[Given problem] Write out all the material exactly. Leave nothing out.

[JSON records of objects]
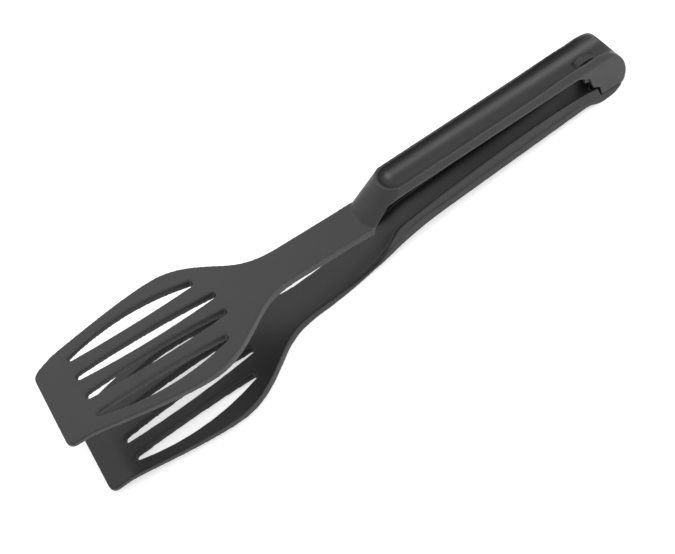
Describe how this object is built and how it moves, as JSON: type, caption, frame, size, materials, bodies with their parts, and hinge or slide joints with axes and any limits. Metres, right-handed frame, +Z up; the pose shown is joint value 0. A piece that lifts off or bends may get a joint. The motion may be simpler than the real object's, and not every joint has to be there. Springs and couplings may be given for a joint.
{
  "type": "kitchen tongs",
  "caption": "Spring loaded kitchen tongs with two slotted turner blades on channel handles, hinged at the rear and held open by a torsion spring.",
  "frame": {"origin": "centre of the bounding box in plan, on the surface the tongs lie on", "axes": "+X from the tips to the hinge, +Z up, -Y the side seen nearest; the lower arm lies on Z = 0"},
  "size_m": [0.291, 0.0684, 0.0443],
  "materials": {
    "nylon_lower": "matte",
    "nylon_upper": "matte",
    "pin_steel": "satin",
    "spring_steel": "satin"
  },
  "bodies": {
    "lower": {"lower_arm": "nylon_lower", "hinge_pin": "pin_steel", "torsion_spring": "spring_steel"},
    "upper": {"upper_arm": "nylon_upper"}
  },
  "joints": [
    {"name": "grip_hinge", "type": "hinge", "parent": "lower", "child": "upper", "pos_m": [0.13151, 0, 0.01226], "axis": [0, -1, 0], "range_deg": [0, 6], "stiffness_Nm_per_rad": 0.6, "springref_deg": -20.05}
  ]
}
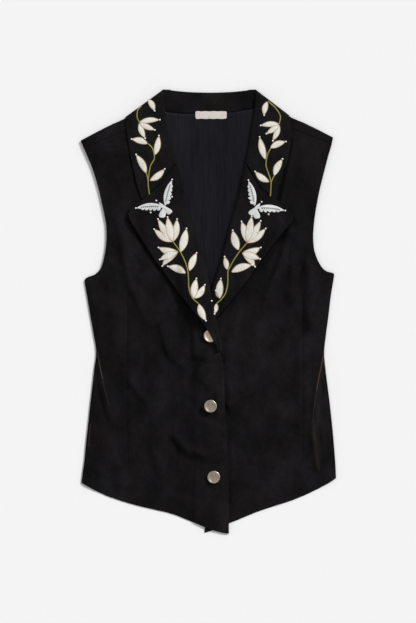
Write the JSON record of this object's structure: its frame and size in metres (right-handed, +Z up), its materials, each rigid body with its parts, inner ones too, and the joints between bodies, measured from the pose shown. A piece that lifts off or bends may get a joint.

[Worked answer]
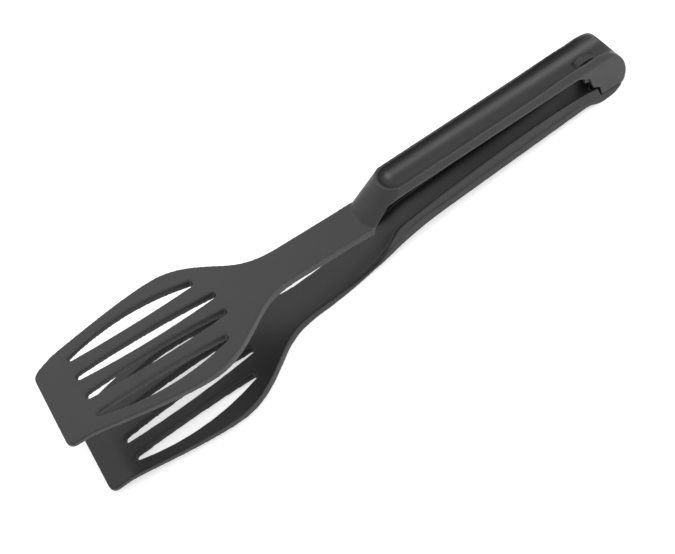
Describe how this object is built and how it moves, as JSON: type, caption, frame, size, materials, bodies with their parts, and hinge or slide joints with axes and any limits. Metres, right-handed frame, +Z up; the pose shown is joint value 0. A piece that lifts off or bends may get a joint. The motion may be simpler than the real object's, and not every joint has to be there. Springs and couplings may be given for a joint.
{
  "type": "kitchen tongs",
  "caption": "Spring loaded kitchen tongs with two slotted turner blades on channel handles, hinged at the rear and held open by a torsion spring.",
  "frame": {"origin": "centre of the bounding box in plan, on the surface the tongs lie on", "axes": "+X from the tips to the hinge, +Z up, -Y the side seen nearest; the lower arm lies on Z = 0"},
  "size_m": [0.291, 0.0684, 0.0443],
  "materials": {
    "nylon_lower": "matte",
    "nylon_upper": "matte",
    "pin_steel": "satin",
    "spring_steel": "satin"
  },
  "bodies": {
    "lower": {"lower_arm": "nylon_lower", "hinge_pin": "pin_steel", "torsion_spring": "spring_steel"},
    "upper": {"upper_arm": "nylon_upper"}
  },
  "joints": [
    {"name": "grip_hinge", "type": "hinge", "parent": "lower", "child": "upper", "pos_m": [0.13151, 0, 0.01226], "axis": [0, -1, 0], "range_deg": [0, 6], "stiffness_Nm_per_rad": 0.6, "springref_deg": -20.05}
  ]
}
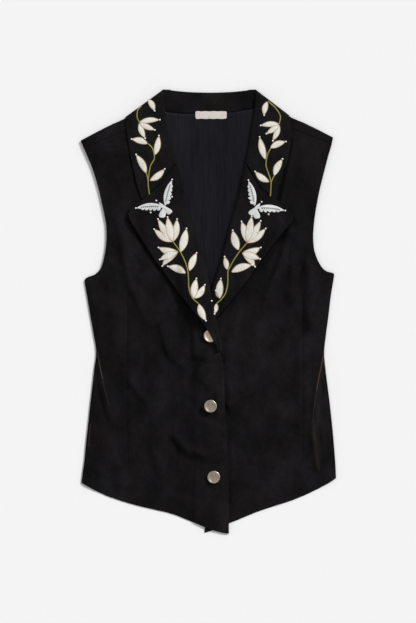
Write the JSON record of this object's structure: its frame and size in metres (right-handed, +Z up), its materials, each rigid body with its parts, inner ones too, and the joints between bodies, measured from the pose shown. A piece that lifts off or bends may get a joint.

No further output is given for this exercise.